- **TASK**:
Begin with the first line of the listing and quote every line through the one containing "start at vane_turn"; give only those lines.

- **DATA SHOWN**:
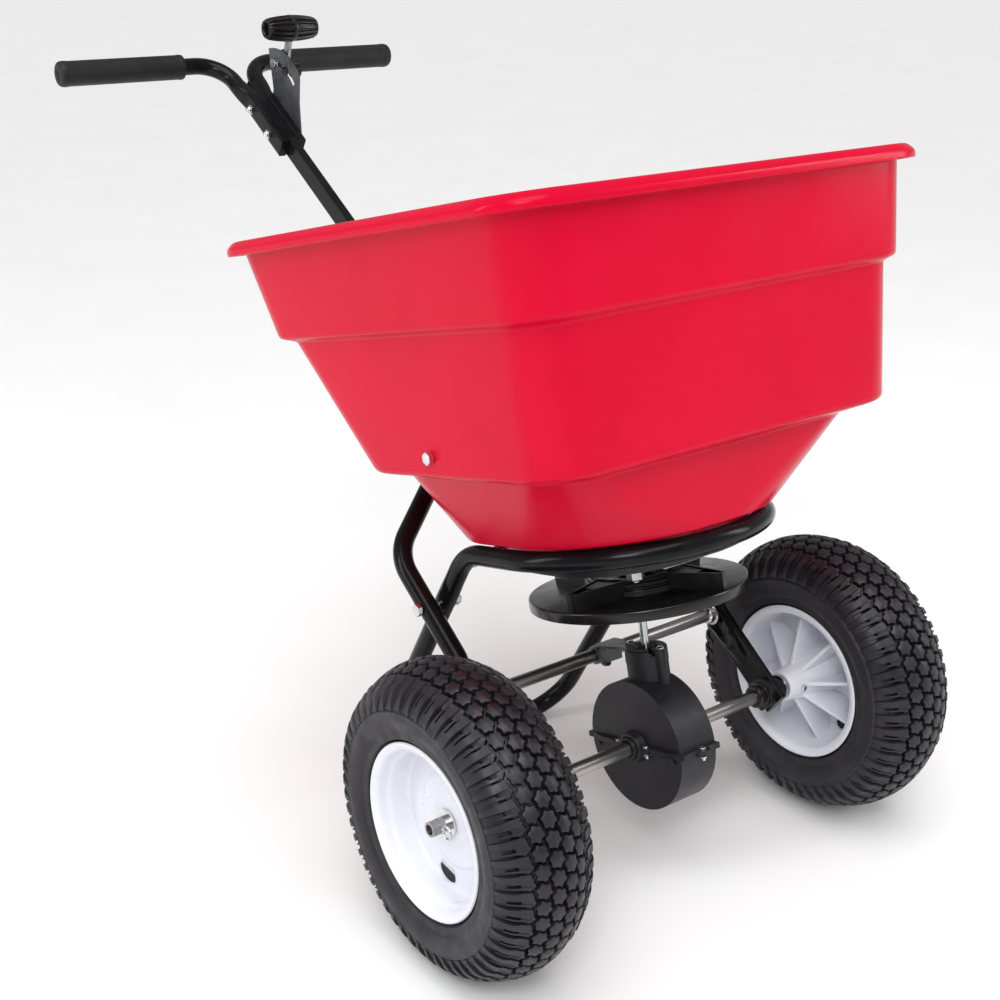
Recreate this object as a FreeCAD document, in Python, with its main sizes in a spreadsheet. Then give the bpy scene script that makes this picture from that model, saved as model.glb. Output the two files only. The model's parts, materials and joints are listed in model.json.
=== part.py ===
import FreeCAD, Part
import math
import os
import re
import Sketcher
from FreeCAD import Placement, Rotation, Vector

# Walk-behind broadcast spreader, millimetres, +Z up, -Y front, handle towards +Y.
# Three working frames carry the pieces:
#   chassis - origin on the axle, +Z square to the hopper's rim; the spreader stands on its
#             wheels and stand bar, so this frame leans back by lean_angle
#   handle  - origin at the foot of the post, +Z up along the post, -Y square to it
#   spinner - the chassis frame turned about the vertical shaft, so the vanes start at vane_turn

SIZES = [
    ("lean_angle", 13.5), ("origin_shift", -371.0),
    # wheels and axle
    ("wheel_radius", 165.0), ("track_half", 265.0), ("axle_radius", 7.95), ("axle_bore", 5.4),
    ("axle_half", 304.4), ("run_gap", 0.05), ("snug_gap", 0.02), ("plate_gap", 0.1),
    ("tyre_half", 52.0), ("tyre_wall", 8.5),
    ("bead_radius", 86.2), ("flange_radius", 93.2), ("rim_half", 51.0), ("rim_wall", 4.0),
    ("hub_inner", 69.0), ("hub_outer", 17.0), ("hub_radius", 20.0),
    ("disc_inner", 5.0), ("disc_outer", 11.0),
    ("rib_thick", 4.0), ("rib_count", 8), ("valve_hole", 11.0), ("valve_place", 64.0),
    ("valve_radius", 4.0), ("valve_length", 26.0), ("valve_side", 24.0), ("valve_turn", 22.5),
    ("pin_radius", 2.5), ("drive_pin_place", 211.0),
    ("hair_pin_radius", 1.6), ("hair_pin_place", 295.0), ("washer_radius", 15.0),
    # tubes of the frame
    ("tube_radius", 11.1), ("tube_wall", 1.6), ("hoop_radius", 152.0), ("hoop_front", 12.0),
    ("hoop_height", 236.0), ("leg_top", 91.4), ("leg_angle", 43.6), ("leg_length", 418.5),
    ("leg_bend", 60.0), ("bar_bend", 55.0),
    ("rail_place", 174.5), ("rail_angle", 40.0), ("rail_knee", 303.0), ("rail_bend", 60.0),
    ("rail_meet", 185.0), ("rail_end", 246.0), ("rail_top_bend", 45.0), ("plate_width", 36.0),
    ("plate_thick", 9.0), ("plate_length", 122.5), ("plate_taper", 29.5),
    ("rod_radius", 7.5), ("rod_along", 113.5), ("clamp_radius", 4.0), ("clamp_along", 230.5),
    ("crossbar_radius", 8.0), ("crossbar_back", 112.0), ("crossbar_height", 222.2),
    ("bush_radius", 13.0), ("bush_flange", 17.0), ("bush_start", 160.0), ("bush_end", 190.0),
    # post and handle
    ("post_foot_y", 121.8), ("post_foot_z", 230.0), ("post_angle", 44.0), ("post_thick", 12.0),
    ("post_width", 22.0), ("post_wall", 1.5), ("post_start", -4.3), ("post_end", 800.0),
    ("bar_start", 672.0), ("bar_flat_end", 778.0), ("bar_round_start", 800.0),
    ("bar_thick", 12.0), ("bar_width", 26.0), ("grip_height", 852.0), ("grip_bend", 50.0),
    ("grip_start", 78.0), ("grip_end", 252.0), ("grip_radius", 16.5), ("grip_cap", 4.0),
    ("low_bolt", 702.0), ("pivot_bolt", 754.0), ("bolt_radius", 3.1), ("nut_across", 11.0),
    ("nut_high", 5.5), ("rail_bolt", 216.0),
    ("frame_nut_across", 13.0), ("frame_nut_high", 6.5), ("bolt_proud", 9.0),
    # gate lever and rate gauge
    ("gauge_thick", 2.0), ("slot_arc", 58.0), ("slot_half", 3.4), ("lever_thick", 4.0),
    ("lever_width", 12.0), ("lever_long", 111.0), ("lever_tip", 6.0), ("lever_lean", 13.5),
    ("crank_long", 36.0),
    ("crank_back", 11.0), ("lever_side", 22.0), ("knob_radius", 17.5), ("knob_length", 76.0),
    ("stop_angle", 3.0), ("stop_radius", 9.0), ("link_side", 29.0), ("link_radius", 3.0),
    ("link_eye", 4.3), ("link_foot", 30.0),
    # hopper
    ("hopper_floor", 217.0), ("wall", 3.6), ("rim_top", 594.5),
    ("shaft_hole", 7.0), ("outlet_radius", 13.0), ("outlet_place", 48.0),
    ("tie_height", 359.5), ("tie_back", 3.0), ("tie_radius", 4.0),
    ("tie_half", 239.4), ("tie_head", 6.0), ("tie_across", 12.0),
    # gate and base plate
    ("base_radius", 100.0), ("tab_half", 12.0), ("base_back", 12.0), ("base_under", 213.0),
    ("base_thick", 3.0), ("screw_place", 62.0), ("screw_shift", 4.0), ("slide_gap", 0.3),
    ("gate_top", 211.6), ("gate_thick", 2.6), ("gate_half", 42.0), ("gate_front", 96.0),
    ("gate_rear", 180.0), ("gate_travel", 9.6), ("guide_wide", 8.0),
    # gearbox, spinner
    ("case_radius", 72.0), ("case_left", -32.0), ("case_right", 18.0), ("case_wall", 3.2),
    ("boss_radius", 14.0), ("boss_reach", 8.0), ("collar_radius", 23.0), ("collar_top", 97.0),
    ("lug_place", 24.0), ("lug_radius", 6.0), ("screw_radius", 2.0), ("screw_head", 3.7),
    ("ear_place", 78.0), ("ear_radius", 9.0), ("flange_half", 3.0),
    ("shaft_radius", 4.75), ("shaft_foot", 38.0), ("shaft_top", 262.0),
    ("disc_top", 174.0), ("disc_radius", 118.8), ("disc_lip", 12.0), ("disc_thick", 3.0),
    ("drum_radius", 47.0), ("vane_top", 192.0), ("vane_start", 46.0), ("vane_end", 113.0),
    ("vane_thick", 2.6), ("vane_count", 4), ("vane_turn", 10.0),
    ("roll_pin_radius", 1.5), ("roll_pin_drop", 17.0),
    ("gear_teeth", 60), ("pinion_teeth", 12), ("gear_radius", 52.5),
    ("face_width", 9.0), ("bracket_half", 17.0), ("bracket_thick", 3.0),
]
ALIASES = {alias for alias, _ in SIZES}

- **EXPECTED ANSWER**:
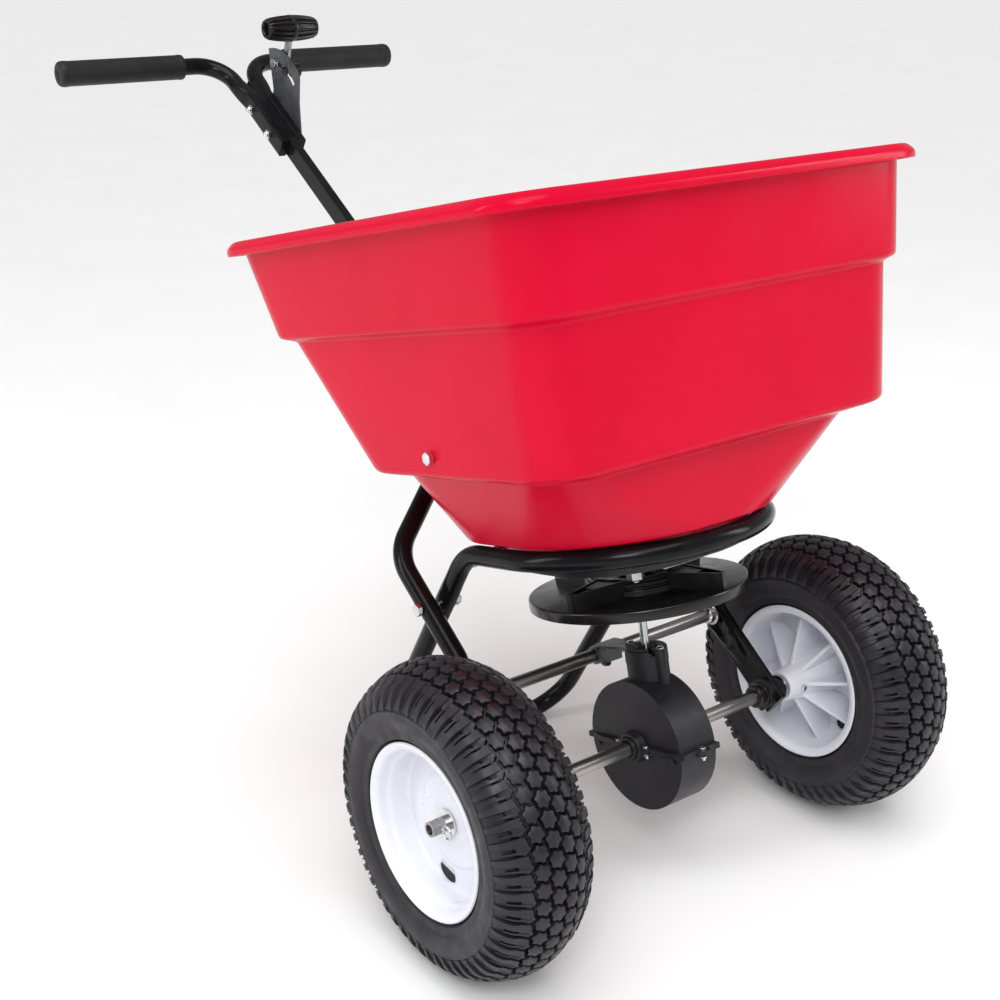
Recreate this object as a FreeCAD document, in Python, with its main sizes in a spreadsheet. Then give the bpy scene script that makes this picture from that model, saved as model.glb. Output the two files only. The model's parts, materials and joints are listed in model.json.
=== part.py ===
import FreeCAD, Part
import math
import os
import re
import Sketcher
from FreeCAD import Placement, Rotation, Vector

# Walk-behind broadcast spreader, millimetres, +Z up, -Y front, handle towards +Y.
# Three working frames carry the pieces:
#   chassis - origin on the axle, +Z square to the hopper's rim; the spreader stands on its
#             wheels and stand bar, so this frame leans back by lean_angle
#   handle  - origin at the foot of the post, +Z up along the post, -Y square to it
#   spinner - the chassis frame turned about the vertical shaft, so the vanes start at vane_turn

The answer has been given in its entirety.